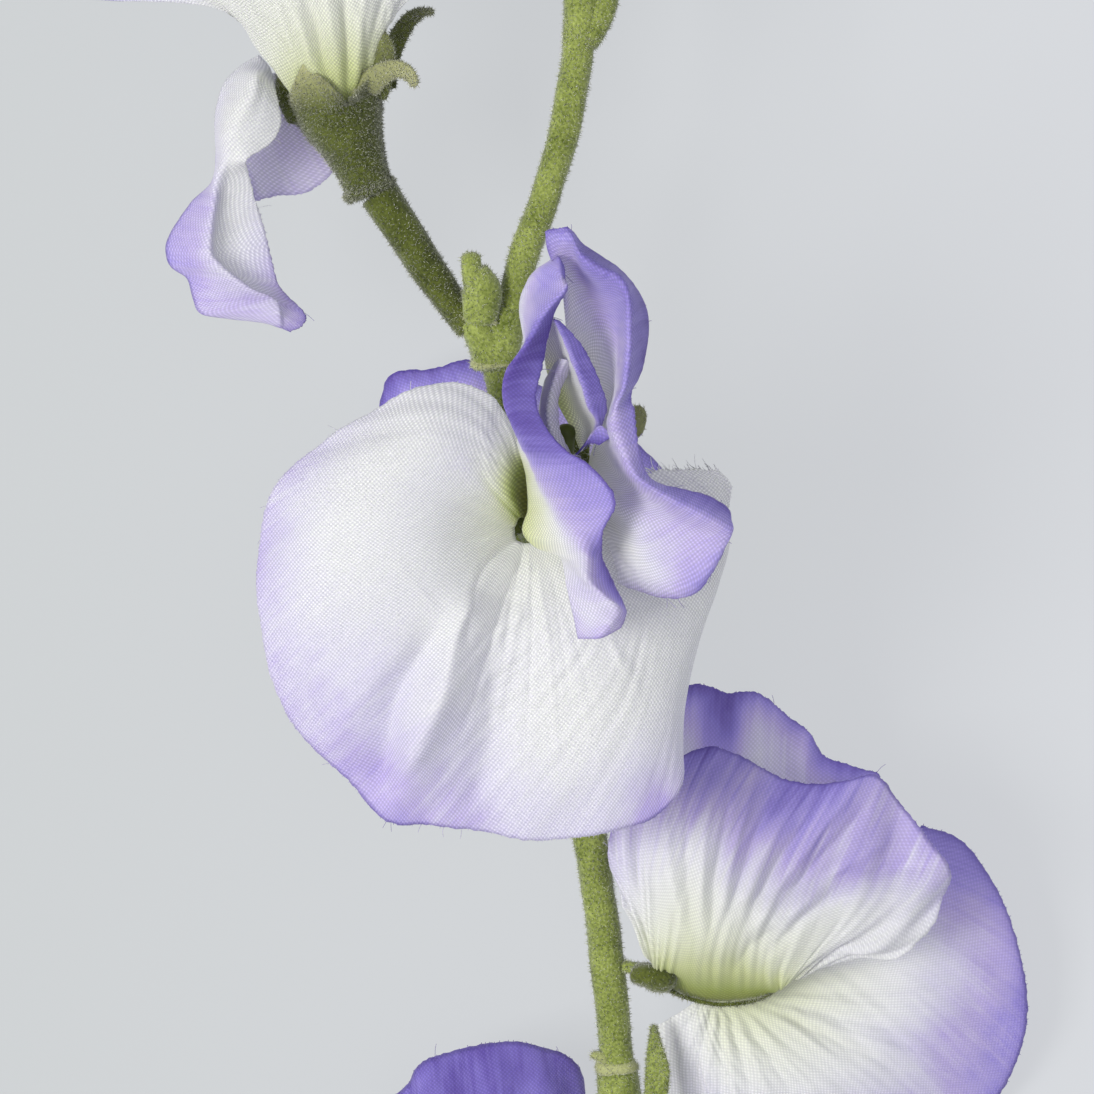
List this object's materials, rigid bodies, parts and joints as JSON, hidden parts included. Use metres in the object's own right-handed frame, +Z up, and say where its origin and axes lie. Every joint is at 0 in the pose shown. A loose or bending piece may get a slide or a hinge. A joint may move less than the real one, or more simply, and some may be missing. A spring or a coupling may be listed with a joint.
{
  "type": "sweet pea flower spray",
  "caption": "Cut artificial sweet pea stem lying down: woven-fabric banner, wing and keel petals, white to lilac with violet edges, on a flocked olive stem",
  "frame": {"origin": "middle of the footprint, on the surface that the spray lies on", "axes": "+Z up, away from the surface; +Y along the stem from its cut end towards the tip bud; +X to the right of the stem seen from above"},
  "size_m": [0.1024, 0.1772, 0.0585],
  "materials": {
    "petal_white": "fine plain weave, white dyed to lilac and violet towards the edge, green at the base",
    "petal_lilac": "fine plain weave, lilac with white near the base",
    "petal_violet": "fine plain weave, deep violet towards the edge",
    "flocked_green": "moulded plastic covered in short pale green flocking",
    "moulded_green": "bare moulded plastic, dark olive"
  },
  "bodies": {
    "root": {"stem_tail": "flocked_green", "lower_node": "flocked_green", "stem_main": "flocked_green", "fork_node": "flocked_green", "bud_stub": "flocked_green", "left_branch": "flocked_green", "upper_stem": "flocked_green", "top_node": "flocked_green", "tip_stalk": "flocked_green", "tip_calyx": "flocked_green", "bract": "flocked_green", "front_pedicel": "flocked_green", "front_calyx": "flocked_green", "upper_calyx": "flocked_green", "side_pedicel": "flocked_green", "side_calyx": "flocked_green", "lower_pedicel": "flocked_green", "lower_calyx": "flocked_green", "under_pedicel": "flocked_green", "under_calyx": "flocked_green", "front_receptacle": "moulded_green", "front_banner": "petal_white", "upper_banner": "petal_white", "upper_wing_left": "petal_white", "side_banner": "petal_white", "front_wing_left": "petal_lilac", "front_wing_right": "petal_lilac", "front_keel_left": "petal_lilac", "upper_wing_right": "petal_lilac", "upper_keel": "petal_lilac", "side_wing_upper": "petal_lilac", "side_keel": "petal_lilac", "lower_keel": "petal_lilac", "under_keel": "petal_lilac", "tip_petals": "petal_lilac", "front_keel_right": "petal_violet", "side_wing_back": "petal_violet", "lower_banner": "petal_violet", "lower_wing_left": "petal_violet", "lower_wing_right": "petal_violet", "under_banner": "petal_violet", "under_wing_left": "petal_violet", "under_wing_right": "petal_violet"}
  },
  "joints": []
}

+ + +

## [Work to do]
Repeat the data above exactly.

## [Correct answer]
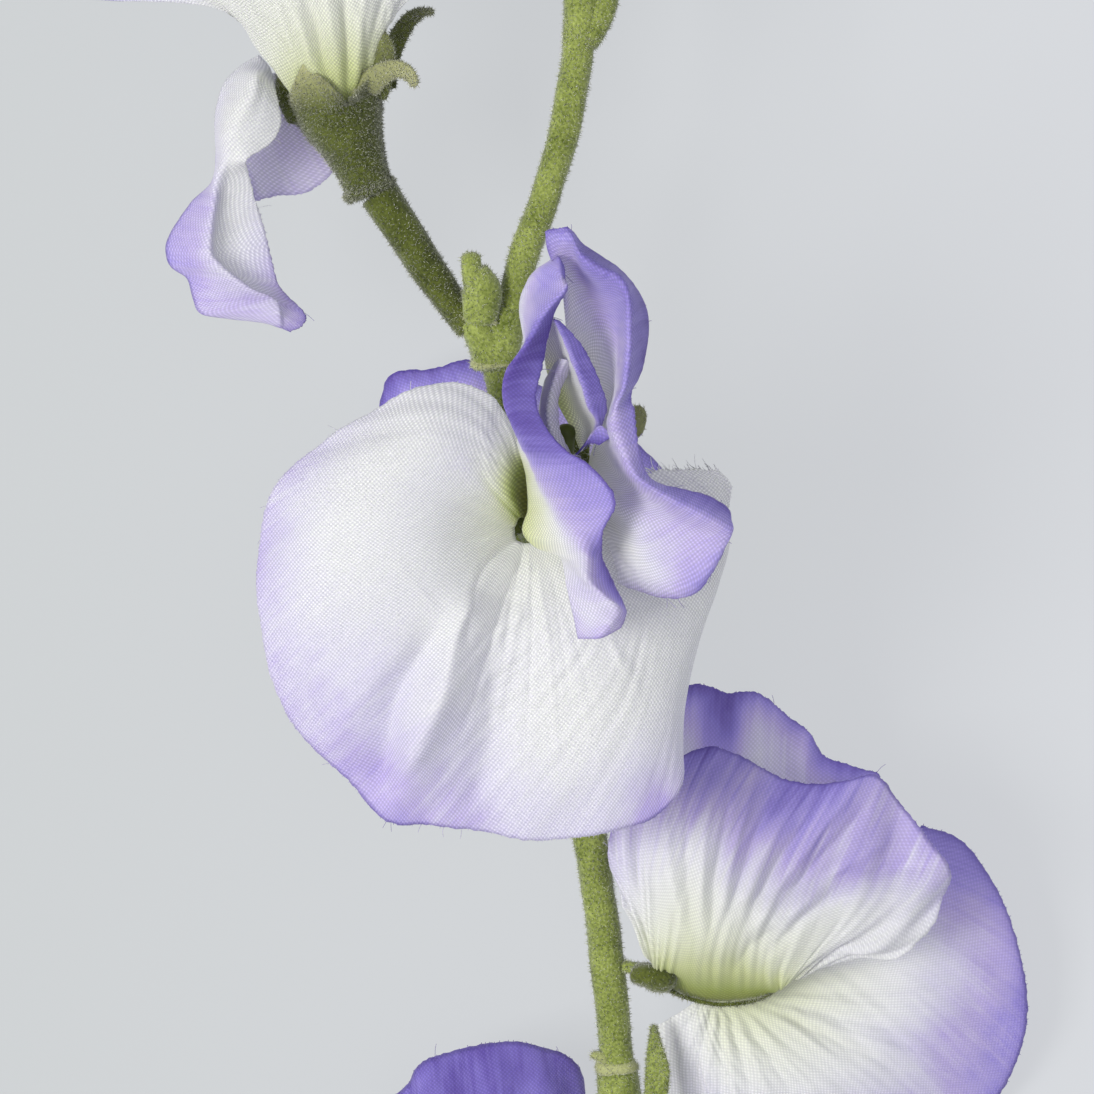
List this object's materials, rigid bodies, parts and joints as JSON, hidden parts included. Use metres in the object's own right-handed frame, +Z up, and say where its origin and axes lie. Every joint is at 0 in the pose shown. A loose or bending piece may get a slide or a hinge. A joint may move less than the real one, or more simply, and some may be missing. A spring or a coupling may be listed with a joint.
{
  "type": "sweet pea flower spray",
  "caption": "Cut artificial sweet pea stem lying down: woven-fabric banner, wing and keel petals, white to lilac with violet edges, on a flocked olive stem",
  "frame": {"origin": "middle of the footprint, on the surface that the spray lies on", "axes": "+Z up, away from the surface; +Y along the stem from its cut end towards the tip bud; +X to the right of the stem seen from above"},
  "size_m": [0.1024, 0.1772, 0.0585],
  "materials": {
    "petal_white": "fine plain weave, white dyed to lilac and violet towards the edge, green at the base",
    "petal_lilac": "fine plain weave, lilac with white near the base",
    "petal_violet": "fine plain weave, deep violet towards the edge",
    "flocked_green": "moulded plastic covered in short pale green flocking",
    "moulded_green": "bare moulded plastic, dark olive"
  },
  "bodies": {
    "root": {"stem_tail": "flocked_green", "lower_node": "flocked_green", "stem_main": "flocked_green", "fork_node": "flocked_green", "bud_stub": "flocked_green", "left_branch": "flocked_green", "upper_stem": "flocked_green", "top_node": "flocked_green", "tip_stalk": "flocked_green", "tip_calyx": "flocked_green", "bract": "flocked_green", "front_pedicel": "flocked_green", "front_calyx": "flocked_green", "upper_calyx": "flocked_green", "side_pedicel": "flocked_green", "side_calyx": "flocked_green", "lower_pedicel": "flocked_green", "lower_calyx": "flocked_green", "under_pedicel": "flocked_green", "under_calyx": "flocked_green", "front_receptacle": "moulded_green", "front_banner": "petal_white", "upper_banner": "petal_white", "upper_wing_left": "petal_white", "side_banner": "petal_white", "front_wing_left": "petal_lilac", "front_wing_right": "petal_lilac", "front_keel_left": "petal_lilac", "upper_wing_right": "petal_lilac", "upper_keel": "petal_lilac", "side_wing_upper": "petal_lilac", "side_keel": "petal_lilac", "lower_keel": "petal_lilac", "under_keel": "petal_lilac", "tip_petals": "petal_lilac", "front_keel_right": "petal_violet", "side_wing_back": "petal_violet", "lower_banner": "petal_violet", "lower_wing_left": "petal_violet", "lower_wing_right": "petal_violet", "under_banner": "petal_violet", "under_wing_left": "petal_violet", "under_wing_right": "petal_violet"}
  },
  "joints": []
}